▶ _WHAT IS BEING ASKED_
Write out the whole listing word for word.

▶ _MATERIAL PROVIDED_
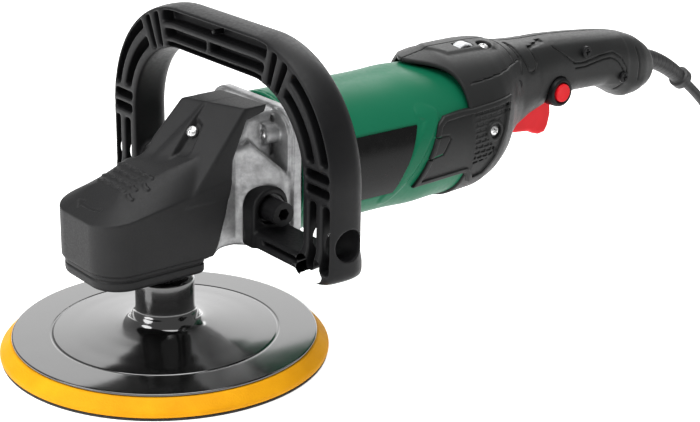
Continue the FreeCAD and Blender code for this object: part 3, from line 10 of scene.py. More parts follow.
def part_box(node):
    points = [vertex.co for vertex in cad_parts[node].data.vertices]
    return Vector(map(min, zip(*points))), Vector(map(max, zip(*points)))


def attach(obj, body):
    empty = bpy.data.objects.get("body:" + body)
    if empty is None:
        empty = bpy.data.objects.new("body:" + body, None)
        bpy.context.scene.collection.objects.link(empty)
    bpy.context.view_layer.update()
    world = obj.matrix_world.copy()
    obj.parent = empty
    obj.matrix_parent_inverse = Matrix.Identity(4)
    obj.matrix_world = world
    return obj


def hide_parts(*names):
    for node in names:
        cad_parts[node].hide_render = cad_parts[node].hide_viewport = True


# Rotary polisher.  Shapes are worked out in millimetres in the part's own frame (+Z up the
# spindle, +X back along the motor, origin at the pad's working face) and scaled to metres
# when they become meshes.

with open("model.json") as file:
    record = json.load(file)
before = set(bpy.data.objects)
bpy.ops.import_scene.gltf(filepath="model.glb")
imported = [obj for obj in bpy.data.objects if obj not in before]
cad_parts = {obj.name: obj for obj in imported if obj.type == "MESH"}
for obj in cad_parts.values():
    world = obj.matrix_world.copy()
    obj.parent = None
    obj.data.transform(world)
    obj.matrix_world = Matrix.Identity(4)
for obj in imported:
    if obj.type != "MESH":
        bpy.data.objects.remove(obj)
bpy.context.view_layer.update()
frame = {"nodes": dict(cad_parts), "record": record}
MM = 0.001
MOTOR_AXIS = 95
BUTTON_CENTRE = (277, 0, 106)


# ---------------------------------------------------------------- camera, light and floor


def aim(azimuth, elevation, roll, target, distance):
    """Placement of something that looks at a target; azimuth 0 looks along +Y."""
    a = math.radians(azimuth)
    e = math.radians(elevation)
    r = math.radians(roll)
    back = Vector((math.sin(a) * math.cos(e), -math.cos(a) * math.cos(e), math.sin(e)))
    right = Vector((math.cos(a), math.sin(a), 0))
    up = back.cross(right)
    right_rolled = right * math.cos(r) + up * math.sin(r)
    up_rolled = up * math.cos(r) - right * math.sin(r)
    turn = Matrix((right_rolled, up_rolled, back)).transposed().to_4x4()
    return Matrix.Translation(Vector(target) * MM + back * distance * MM) @ turn


def make_camera():
    data = bpy.data.cameras.new("camera")
    data.lens = 85.2
    data.sensor_width = 36.0
    camera = bpy.data.objects.new("camera", data)
    bpy.context.scene.collection.objects.link(camera)
    camera.matrix_world = aim(-38.74, 19.99, 1.05, (128.65, 0.0, 52.78), 974.26)
    bpy.context.scene.camera = camera


def area_light(name, azimuth, elevation, distance, size, power):
    data = bpy.data.lights.new(name, "AREA")
    data.shape = "DISK"
    data.size = size
    data.energy = power
    light = bpy.data.objects.new(name, data)
    bpy.context.scene.collection.objects.link(light)
    light.matrix_world = aim(azimuth, elevation, 0, (130, 0, 80), distance)


def make_stage():
    bpy.ops.mesh.primitive_plane_add(size=8, location=(0, 0, 0))
    floor = bpy.context.object
    floor.name = "floor"
    material = bpy.data.materials.new("pale_floor")
    material.use_nodes = True
    shader = material.node_tree.nodes["Principled BSDF"]
    shader.inputs["Base Color"].default_value = (0.9, 0.9, 0.9, 1)
    shader.inputs["Roughness"].default_value = 0.7
    shader.inputs["Emission Color"].default_value = (1, 1, 1, 1)
    shader.inputs["Emission Strength"].default_value = 0.62
    floor.data.materials.append(material)
    world = bpy.data.worlds.new("studio")
    world.use_nodes = True
    background = world.node_tree.nodes["Background"]
    background.inputs["Color"].default_value = (1, 1, 1, 1)
    background.inputs["Strength"].default_value = 0.42
    bpy.context.scene.world = world
    area_light("overhead", -60, 80, 1200, 1.2, 17)
    area_light("key", -98, 24, 1300, 0.7, 9)
    area_light("rim", 120, 40, 1400, 0.8, 6)
    area_light("backdrop", 140, 17, 1500, 1.5, 7)
    bpy.context.scene.view_settings.view_transform = "Standard"


make_camera()
make_stage()


# ---------------------------------------------------------------- materials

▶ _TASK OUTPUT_
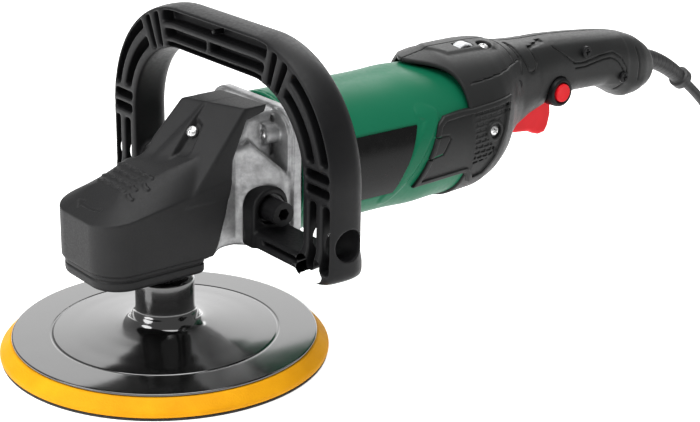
Continue the FreeCAD and Blender code for this object: part 3, from line 10 of scene.py. More parts follow.
def part_box(node):
    points = [vertex.co for vertex in cad_parts[node].data.vertices]
    return Vector(map(min, zip(*points))), Vector(map(max, zip(*points)))


def attach(obj, body):
    empty = bpy.data.objects.get("body:" + body)
    if empty is None:
        empty = bpy.data.objects.new("body:" + body, None)
        bpy.context.scene.collection.objects.link(empty)
    bpy.context.view_layer.update()
    world = obj.matrix_world.copy()
    obj.parent = empty
    obj.matrix_parent_inverse = Matrix.Identity(4)
    obj.matrix_world = world
    return obj


def hide_parts(*names):
    for node in names:
        cad_parts[node].hide_render = cad_parts[node].hide_viewport = True


# Rotary polisher.  Shapes are worked out in millimetres in the part's own frame (+Z up the
# spindle, +X back along the motor, origin at the pad's working face) and scaled to metres
# when they become meshes.

with open("model.json") as file:
    record = json.load(file)
before = set(bpy.data.objects)
bpy.ops.import_scene.gltf(filepath="model.glb")
imported = [obj for obj in bpy.data.objects if obj not in before]
cad_parts = {obj.name: obj for obj in imported if obj.type == "MESH"}
for obj in cad_parts.values():
    world = obj.matrix_world.copy()
    obj.parent = None
    obj.data.transform(world)
    obj.matrix_world = Matrix.Identity(4)
for obj in imported:
    if obj.type != "MESH":
        bpy.data.objects.remove(obj)
bpy.context.view_layer.update()
frame = {"nodes": dict(cad_parts), "record": record}
MM = 0.001
MOTOR_AXIS = 95
BUTTON_CENTRE = (277, 0, 106)


# ---------------------------------------------------------------- camera, light and floor


def aim(azimuth, elevation, roll, target, distance):
    """Placement of something that looks at a target; azimuth 0 looks along +Y."""
    a = math.radians(azimuth)
    e = math.radians(elevation)
    r = math.radians(roll)
    back = Vector((math.sin(a) * math.cos(e), -math.cos(a) * math.cos(e), math.sin(e)))
    right = Vector((math.cos(a), math.sin(a), 0))
    up = back.cross(right)
    right_rolled = right * math.cos(r) + up * math.sin(r)
    up_rolled = up * math.cos(r) - right * math.sin(r)
    turn = Matrix((right_rolled, up_rolled, back)).transposed().to_4x4()
    return Matrix.Translation(Vector(target) * MM + back * distance * MM) @ turn


def make_camera():
    data = bpy.data.cameras.new("camera")
    data.lens = 85.2
    data.sensor_width = 36.0
    camera = bpy.data.objects.new("camera", data)
    bpy.context.scene.collection.objects.link(camera)
    camera.matrix_world = aim(-38.74, 19.99, 1.05, (128.65, 0.0, 52.78), 974.26)
    bpy.context.scene.camera = camera


def area_light(name, azimuth, elevation, distance, size, power):
    data = bpy.data.lights.new(name, "AREA")
    data.shape = "DISK"
    data.size = size
    data.energy = power
    light = bpy.data.objects.new(name, data)
    bpy.context.scene.collection.objects.link(light)
    light.matrix_world = aim(azimuth, elevation, 0, (130, 0, 80), distance)


def make_stage():
    bpy.ops.mesh.primitive_plane_add(size=8, location=(0, 0, 0))
    floor = bpy.context.object
    floor.name = "floor"
    material = bpy.data.materials.new("pale_floor")
    material.use_nodes = True
    shader = material.node_tree.nodes["Principled BSDF"]
    shader.inputs["Base Color"].default_value = (0.9, 0.9, 0.9, 1)
    shader.inputs["Roughness"].default_value = 0.7
    shader.inputs["Emission Color"].default_value = (1, 1, 1, 1)
    shader.inputs["Emission Strength"].default_value = 0.62
    floor.data.materials.append(material)
    world = bpy.data.worlds.new("studio")
    world.use_nodes = True
    background = world.node_tree.nodes["Background"]
    background.inputs["Color"].default_value = (1, 1, 1, 1)
    background.inputs["Strength"].default_value = 0.42
    bpy.context.scene.world = world
    area_light("overhead", -60, 80, 1200, 1.2, 17)
    area_light("key", -98, 24, 1300, 0.7, 9)
    area_light("rim", 120, 40, 1400, 0.8, 6)
    area_light("backdrop", 140, 17, 1500, 1.5, 7)
    bpy.context.scene.view_settings.view_transform = "Standard"


make_camera()
make_stage()


# ---------------------------------------------------------------- materials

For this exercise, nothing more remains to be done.